4. Discipline = Freedom 

You’ve probably heard of discipline and all of its benefits many times before, as it is a crucial thing to adopt if you want to be successful at anything in life. However, I’m going to be talking about a positive aspect of discipline that no one knows or talks about.

And that’s the sense of freedom that comes with it.

There is an obvious way that discipline leads to freedom: By avoiding procrastination and getting tasks done immediately, we end up having more time.

But there is a more profound sense of freedom that discipline gives us.

As I have already mentioned, we’ll all inevitably experience feelings of discomfort in life, often from things completely out of our control.

Now, let’s say you let these feelings stop you from doing what you know you should do. You’re letting external circumstances dictate how and where your life goes.

Having the discipline to continue doing what needs to be done regardless of external situations or the feelings that might ensue will give you the most profound sense of freedom.

Without discipline in these situations, you’re essentially losing all sense of control.

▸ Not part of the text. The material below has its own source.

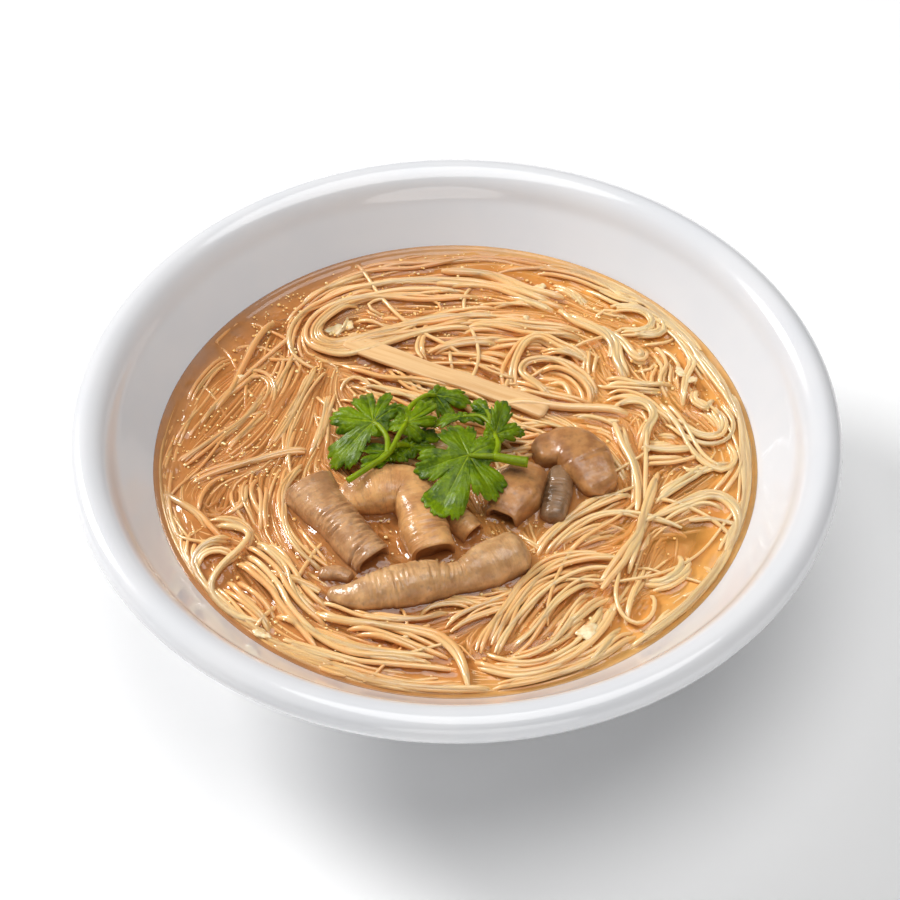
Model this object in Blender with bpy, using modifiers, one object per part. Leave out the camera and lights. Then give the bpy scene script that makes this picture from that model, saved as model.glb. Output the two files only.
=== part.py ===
"""A bowl of fine wheat noodles in broth, with cooked pork intestine, a bamboo strip and coriander.

Every size below is in millimetres, and MM turns it into Blender's metres. The bowl stands on its foot
at the origin, +Z is up, and -Y is the side that faces the viewer.
"""

import math
import random

import bmesh
import bpy
from mathutils import Euler, Matrix, Vector, noise
from mathutils.bvhtree import BVHTree

MM = 0.001
GAP = 0.35  # clearance between neighbouring solids

# Bowl
RIM_RADIUS = 105.0
RIM_HEIGHT = 61.2
MOUTH_RADIUS = 93.0  # where the inner wall turns into the lip
MOUTH_HEIGHT = 55.0
WELL_HEIGHT = 10.5  # inside floor above the table
WALL_CURVE = 2.4  # power of the wall's curve, from a flat floor to a steep mouth
WALL = 5.5
FOOT_RADIUS = 44.0
FOOT_WIDTH = 5.0
FOOT_RECESS = 5.5
TURN_STEPS = 44

# Contents
BROTH_LEVEL = 44.0
HEAP_RADIUS = 79.3
HEAP_TOP = 1.0  # bare heap above the broth level
HEAP_STEPS = 48
NOODLE = 1.8  # diameter of the thicker noodles
NOODLE_STEP = 4.0  # length of one straight piece along a noodle
GUT_SIDES = 10
LEAF_THICKNESS = 0.5
LEAF_NOTCH = 0.68  # how far out the notch between two lobes starts, as a share of the shorter lobe
LEAF_CLEARANCE = 1.3  # from a blade's middle surface down to what it lies on


def clear_scene():
    for obj in list(bpy.data.objects):
        bpy.data.objects.remove(obj)


def collection(name, parent=None):
    found = bpy.data.collections.new(name)
    (parent or bpy.context.scene.collection).children.link(found)
    return found


def material(name, colour, roughness):
    """A plain surface of that colour; nothing here is metal."""
    made = bpy.data.materials.new(name)
    made.use_nodes = True
    shader = made.node_tree.nodes["Principled BSDF"]
    shader.inputs["Base Color"].default_value = (*colour, 1.0)
    shader.inputs["Roughness"].default_value = roughness
    shader.inputs["Metallic"].default_value = 0.0
    return made


def mesh_object(name, bm, home, finish=None):
    """Closes a bmesh into an object whose points are turned from millimetres into metres."""
    bmesh.ops.recalc_face_normals(bm, faces=bm.faces)
    bmesh.ops.scale(bm, vec=(MM, MM, MM), verts=bm.verts)
    bmesh.ops.triangulate(bm, faces=bm.faces)
    if bm.calc_volume(signed=True) < 0:
        bmesh.ops.reverse_faces(bm, faces=bm.faces)
    mesh = bpy.data.meshes.new(name)
    bm.to_mesh(mesh)
    bm.free()
    if finish:
        mesh.materials.append(finish)
    obj = bpy.data.objects.new(name, mesh)
    home.objects.link(obj)
    return obj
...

One of the biggest things I felt when I started to build discipline, although I didn’t know it at the time, was a wave of freedom I had never felt before.

Externally, everything in my life was exactly the same—nothing on the outside had changed. Yet everything on the inside had. I felt free. Being in control of your life means everything suddenly no longer feels permanent and you no longer feel helpless.

As mentioned above, doing hard things is a great way to build discipline, as you’ll most likely feel like doing these the least. But discipline can also be built by the smaller and more mundane things, like waking up earlier or refusing to snooze, starting a daily meditation practice, or replacing endless scrolling with learning a language.

These are some of the small things I used to build more discipline. Yours could look completely different. The trick is to find something productive that’s a challenge to be persistent with—then a sense of control and a feeling of freedom will follow.